Australian Prosecco industry fighting to keep the name ‘Prosecco’

Australia’s $200 million prosecco industry is battling to retain the right to use the name ‘prosecco’. The Consorzio di Tutela della Denominazione di Origine Controllata Prosecco (the Prosecco Consortium) is pushing to have the word ‘prosecco’ protected as a GI, saying prosecco comes from a defined region in Italy.

However, opponents point out that it was only in 2009 that the Prosecco Consortium created a geographical area in Italy called ‘Prosecco’ and renamed the prosecco grape variety ‘Glera’, so prosecco is first and foremost a grape variety.

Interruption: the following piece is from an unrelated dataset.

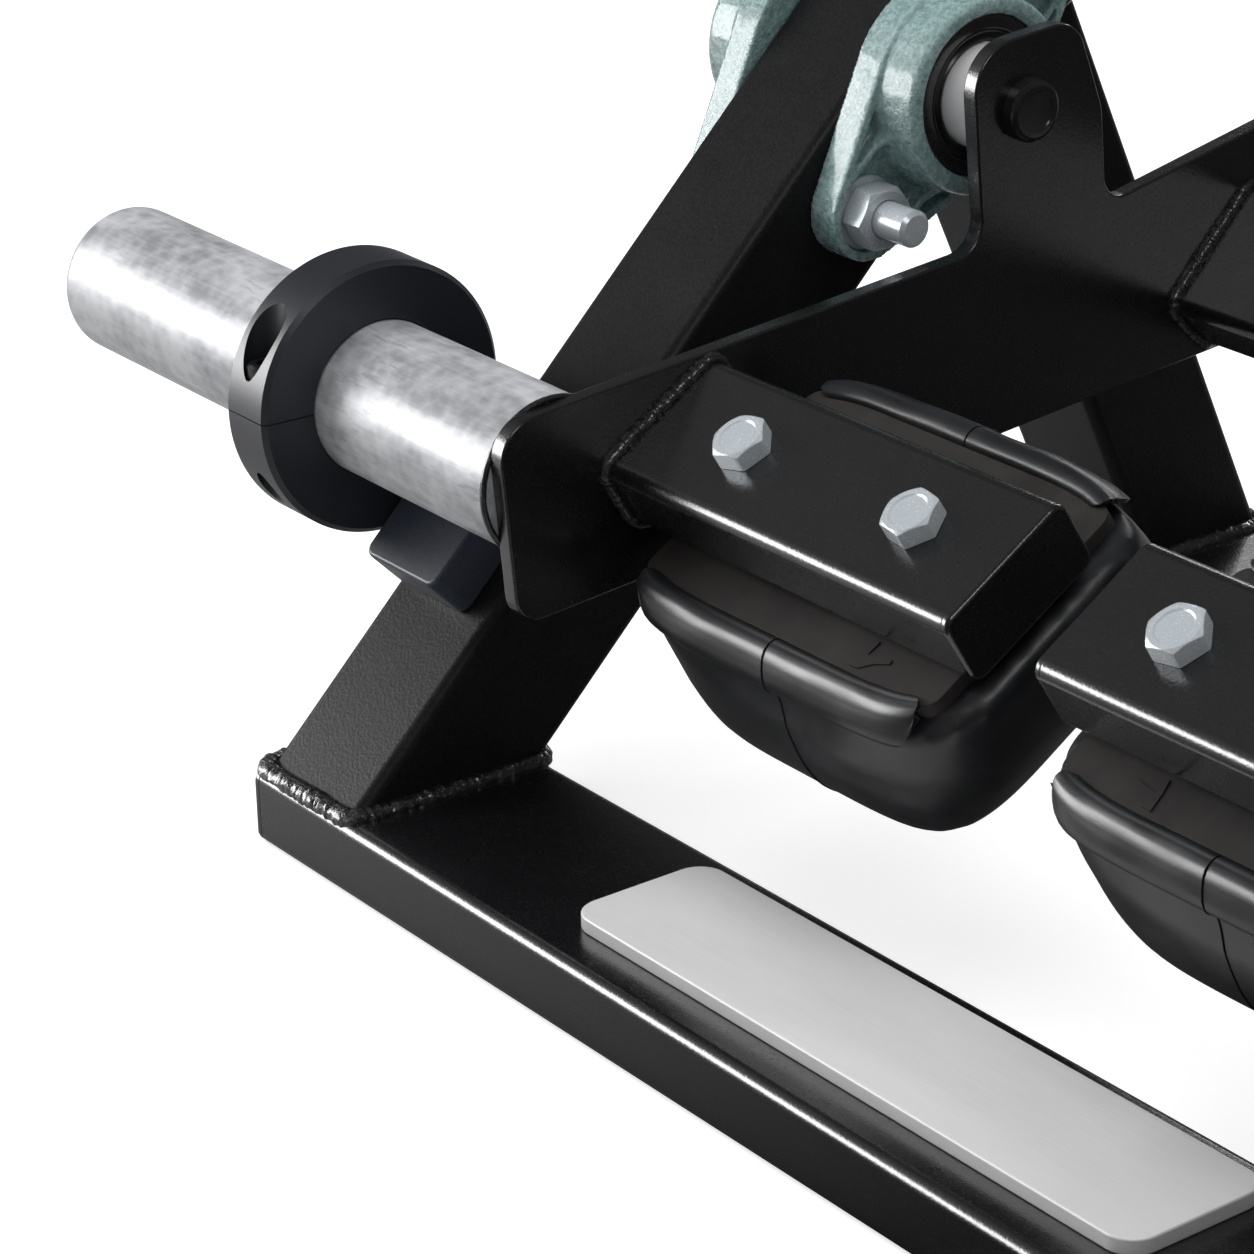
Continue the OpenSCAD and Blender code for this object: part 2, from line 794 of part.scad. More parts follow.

In November 2022, a group of Australian winemakers met with parliamentarians to brief them on the importance of the prosecco varietal for the economy, and the risk to Australian businesses of accession to the EU’s requests.

In a recent decision of Singapore’s High Court, the appeal court sided with Australian Grape and Wine Inc and refused to register ‘prosecco’ as a GI. The High Court found that ‘prosecco’ is a grape variety, and that registering the GI ‘prosecco’ would likely mislead consumers into thinking that all ‘prosecco’ wines originated from the specified region (Prosecco) in Italy, when in fact some ‘prosecco’ wines originate in other countries, such as Australia.

The Prosecco Consortium is yet to bring any action in relation to prosecco in an Australian court.

Actions you can take now

  • Continue to monitor any developments on these issues in Australia.
  • Review your registered Australian trade marks against the list of proposed EU GIs, and consider whether any of them might be vulnerable to an identical or similar GI being registered.
  • Potentially affected businesses should consider asking lawyers to advocate on their behalf with DFAT and government representatives regarding the impact of such GIs on their businesses.